Up to and including the line that contains "import Sketcher", repeat each line of the data exactly, starting from the first.

* * * *

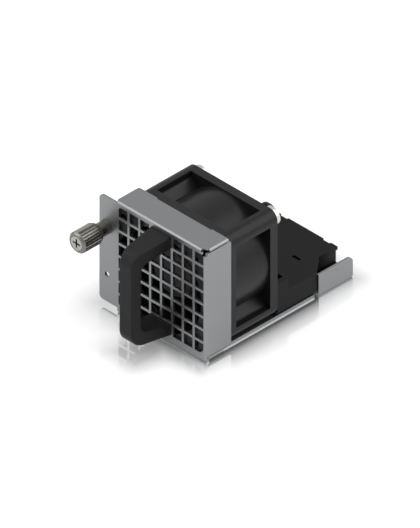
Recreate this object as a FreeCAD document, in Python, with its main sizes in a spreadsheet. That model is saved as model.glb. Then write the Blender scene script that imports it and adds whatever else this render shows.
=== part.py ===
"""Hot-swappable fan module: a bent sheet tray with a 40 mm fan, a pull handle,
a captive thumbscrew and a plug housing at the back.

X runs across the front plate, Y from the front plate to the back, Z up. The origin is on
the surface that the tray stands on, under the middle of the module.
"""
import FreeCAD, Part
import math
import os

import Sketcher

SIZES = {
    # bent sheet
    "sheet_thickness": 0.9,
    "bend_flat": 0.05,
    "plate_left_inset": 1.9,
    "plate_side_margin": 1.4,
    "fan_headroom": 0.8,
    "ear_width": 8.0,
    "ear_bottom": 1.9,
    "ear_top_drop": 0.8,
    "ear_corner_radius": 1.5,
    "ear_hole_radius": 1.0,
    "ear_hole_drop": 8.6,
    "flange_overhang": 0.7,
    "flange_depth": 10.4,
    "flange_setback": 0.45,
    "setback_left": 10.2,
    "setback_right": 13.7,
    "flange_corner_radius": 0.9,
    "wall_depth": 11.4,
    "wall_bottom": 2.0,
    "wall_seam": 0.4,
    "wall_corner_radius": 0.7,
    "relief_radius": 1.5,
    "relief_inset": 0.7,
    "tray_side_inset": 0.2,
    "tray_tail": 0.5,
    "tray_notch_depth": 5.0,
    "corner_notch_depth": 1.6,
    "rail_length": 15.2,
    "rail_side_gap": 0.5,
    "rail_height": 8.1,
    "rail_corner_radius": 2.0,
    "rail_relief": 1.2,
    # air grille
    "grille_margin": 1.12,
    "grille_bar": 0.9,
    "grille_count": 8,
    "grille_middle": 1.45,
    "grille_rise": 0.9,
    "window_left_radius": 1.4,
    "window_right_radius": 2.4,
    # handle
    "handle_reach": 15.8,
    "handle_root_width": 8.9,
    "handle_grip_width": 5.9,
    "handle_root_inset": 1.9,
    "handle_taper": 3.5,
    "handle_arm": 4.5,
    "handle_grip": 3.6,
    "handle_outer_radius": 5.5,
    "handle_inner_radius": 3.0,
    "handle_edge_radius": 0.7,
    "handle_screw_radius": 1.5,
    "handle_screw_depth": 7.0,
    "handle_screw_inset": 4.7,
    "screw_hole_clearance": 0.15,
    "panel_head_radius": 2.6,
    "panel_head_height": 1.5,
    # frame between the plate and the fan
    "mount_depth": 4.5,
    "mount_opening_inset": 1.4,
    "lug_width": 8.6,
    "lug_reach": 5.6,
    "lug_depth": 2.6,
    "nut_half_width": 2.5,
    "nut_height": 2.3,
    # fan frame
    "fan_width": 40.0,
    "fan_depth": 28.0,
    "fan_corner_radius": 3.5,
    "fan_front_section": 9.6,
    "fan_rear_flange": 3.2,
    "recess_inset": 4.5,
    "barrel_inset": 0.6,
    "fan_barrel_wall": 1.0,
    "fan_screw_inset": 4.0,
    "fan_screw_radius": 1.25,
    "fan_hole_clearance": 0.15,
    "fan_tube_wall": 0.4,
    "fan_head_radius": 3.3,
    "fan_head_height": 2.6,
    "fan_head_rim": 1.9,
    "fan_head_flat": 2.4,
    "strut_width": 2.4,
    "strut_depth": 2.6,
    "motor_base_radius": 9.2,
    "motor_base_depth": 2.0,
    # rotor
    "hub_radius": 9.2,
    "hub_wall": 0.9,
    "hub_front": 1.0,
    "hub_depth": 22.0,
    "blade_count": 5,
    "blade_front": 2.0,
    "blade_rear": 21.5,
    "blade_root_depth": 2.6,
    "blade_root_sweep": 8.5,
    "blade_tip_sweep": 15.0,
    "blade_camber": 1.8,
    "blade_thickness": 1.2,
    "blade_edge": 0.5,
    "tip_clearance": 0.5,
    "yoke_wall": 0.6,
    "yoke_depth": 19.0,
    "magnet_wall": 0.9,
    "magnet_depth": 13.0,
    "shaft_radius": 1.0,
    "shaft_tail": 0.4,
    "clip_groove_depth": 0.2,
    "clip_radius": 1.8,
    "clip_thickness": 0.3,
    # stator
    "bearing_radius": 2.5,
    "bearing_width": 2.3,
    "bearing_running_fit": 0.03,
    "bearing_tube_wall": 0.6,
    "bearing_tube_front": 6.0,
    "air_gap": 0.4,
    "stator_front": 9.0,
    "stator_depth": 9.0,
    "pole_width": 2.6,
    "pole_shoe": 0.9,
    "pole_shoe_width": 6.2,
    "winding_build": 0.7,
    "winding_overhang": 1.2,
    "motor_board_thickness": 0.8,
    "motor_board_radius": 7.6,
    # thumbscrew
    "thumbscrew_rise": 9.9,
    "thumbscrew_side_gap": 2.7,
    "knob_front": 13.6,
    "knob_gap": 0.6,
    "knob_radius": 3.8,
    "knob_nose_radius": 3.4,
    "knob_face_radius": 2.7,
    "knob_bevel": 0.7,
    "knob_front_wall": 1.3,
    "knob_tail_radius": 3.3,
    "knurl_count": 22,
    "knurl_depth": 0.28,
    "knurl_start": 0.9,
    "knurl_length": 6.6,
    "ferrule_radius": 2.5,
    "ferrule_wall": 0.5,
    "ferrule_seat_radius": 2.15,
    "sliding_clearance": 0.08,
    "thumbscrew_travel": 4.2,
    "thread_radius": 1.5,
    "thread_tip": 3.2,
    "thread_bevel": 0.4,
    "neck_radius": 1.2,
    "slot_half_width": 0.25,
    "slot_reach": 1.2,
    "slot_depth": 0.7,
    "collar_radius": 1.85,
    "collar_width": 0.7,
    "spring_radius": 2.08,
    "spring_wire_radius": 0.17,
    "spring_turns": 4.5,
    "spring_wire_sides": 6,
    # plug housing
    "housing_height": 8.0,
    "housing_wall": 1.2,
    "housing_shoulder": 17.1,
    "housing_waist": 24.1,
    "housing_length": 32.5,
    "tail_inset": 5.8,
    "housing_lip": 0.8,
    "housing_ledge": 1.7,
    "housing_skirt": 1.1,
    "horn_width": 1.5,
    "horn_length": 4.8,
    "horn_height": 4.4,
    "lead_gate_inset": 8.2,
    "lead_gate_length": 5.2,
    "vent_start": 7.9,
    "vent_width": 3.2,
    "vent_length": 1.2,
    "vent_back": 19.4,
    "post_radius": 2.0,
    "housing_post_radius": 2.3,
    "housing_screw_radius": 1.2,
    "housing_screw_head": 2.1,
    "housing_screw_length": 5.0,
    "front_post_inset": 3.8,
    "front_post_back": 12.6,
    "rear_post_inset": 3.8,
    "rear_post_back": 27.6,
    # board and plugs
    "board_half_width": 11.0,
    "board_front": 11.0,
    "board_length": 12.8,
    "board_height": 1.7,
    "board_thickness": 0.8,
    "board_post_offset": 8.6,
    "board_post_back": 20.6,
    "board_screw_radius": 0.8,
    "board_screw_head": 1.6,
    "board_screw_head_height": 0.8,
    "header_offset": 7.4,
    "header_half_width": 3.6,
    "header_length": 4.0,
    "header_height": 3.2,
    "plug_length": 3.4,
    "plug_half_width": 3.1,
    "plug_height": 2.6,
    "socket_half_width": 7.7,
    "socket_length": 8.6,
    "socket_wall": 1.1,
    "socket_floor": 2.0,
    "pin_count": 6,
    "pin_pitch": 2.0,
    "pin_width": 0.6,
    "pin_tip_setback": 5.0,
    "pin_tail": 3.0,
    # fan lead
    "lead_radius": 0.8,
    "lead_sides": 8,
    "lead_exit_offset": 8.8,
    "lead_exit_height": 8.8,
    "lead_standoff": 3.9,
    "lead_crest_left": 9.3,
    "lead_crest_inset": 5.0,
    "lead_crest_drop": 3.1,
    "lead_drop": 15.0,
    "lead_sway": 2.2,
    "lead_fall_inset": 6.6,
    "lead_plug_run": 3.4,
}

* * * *

» The solution:
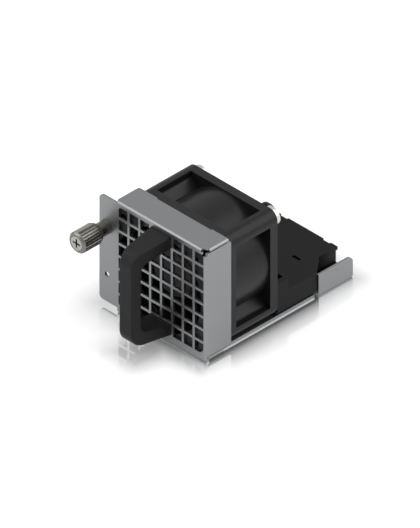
Recreate this object as a FreeCAD document, in Python, with its main sizes in a spreadsheet. That model is saved as model.glb. Then write the Blender scene script that imports it and adds whatever else this render shows.
=== part.py ===
"""Hot-swappable fan module: a bent sheet tray with a 40 mm fan, a pull handle,
a captive thumbscrew and a plug housing at the back.

X runs across the front plate, Y from the front plate to the back, Z up. The origin is on
the surface that the tray stands on, under the middle of the module.
"""
import FreeCAD, Part
import math
import os

import Sketcher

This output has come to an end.